Mid Summer Jobs in the Flower Garden

Jobs to do

Preparing the soil for sowing outdoors

This is only a case of preparing for one group of plants, which are to be transplanted, so a small seed-bed can be got ready in the nursery-bed; it will not be long in use.

Preparing the soil for planting outdoors

Most of the planting now will be of autumn-flowering bulbs, so look for a place where the soil is naturally medium to well drained and on the sunny side. Mix in plenty of grit if it is not, about 3.5kg per sq m (7lb per sq yd), and a little rotted organic matter, if the soil is poor, at 1.5kg per sq m (3lb per sq yd).
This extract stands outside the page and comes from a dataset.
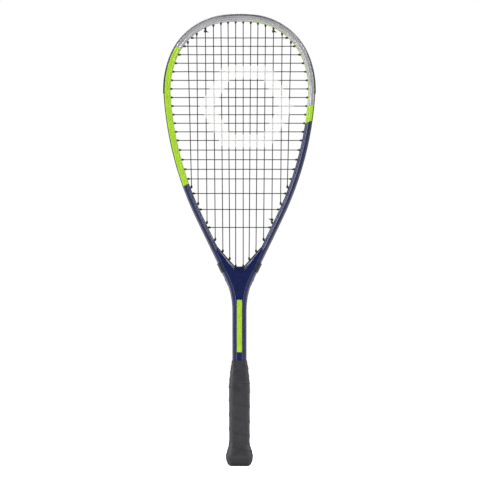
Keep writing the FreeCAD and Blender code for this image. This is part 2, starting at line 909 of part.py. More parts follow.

These bulbs are used, in their natural habitats, to very good drainage and baking sun in summer; you will find that most bulbs grown in such conditions, if you have them, will seed themselves without any encouragement.

Preparing compost for potting Here the work to be done consists of potting on pricked-out plants from seed, so the compost should be the J.I. Potting No. 1 type or whatever you are using as its equivalent.

Sowing outdoors

This is an excellent time to sow pansies in order to have plants in flower from late spring onwards next year. If you have a heavy soil, the beginning of mid-summer is the most suitable time, and for warm gardens and sandy soil, the end of the period is preferable. The timing is fairly important: too soon and they will grow large enough to be badly damaged by wind and frost before flowering, too late and they will be so small when ready for planting that they will not establish before winter. Sow the seed thinly in rows about 20-25cm (8-10in) apart, making the drill about 2.5cm (1in) deep and just covering the seed firmly. If the soil is dry, water the rows before sowing, and sprinkle gently but thoroughly after the soil has been returned. Pansies need a well-drained soil.

Planting outdoors

Colchicum, autumn-flowering crocus and Nerine bowdenii can be planted in mid-summer; the depth of planting should be about 7.5-12.5cm (3-5in) for colchicum, 7.5cm (3in) for autumn-flowering crocus and sufficiently shallow for nerines for the neck of the bulb to be just above the soil surface. Both the crocus and the colchicum produce their flowers before the leaves at the end of late summer and in early autumn and will grow and flower best in a sunny place, though dappled shade is not unsuitable. Nerine bowdenii, from South Africa, will need sun and a wall to back the bed in which it is growing. Plant all these bulbs at a spacing of a few cm (in) from each other, and leave undisturbed for several years.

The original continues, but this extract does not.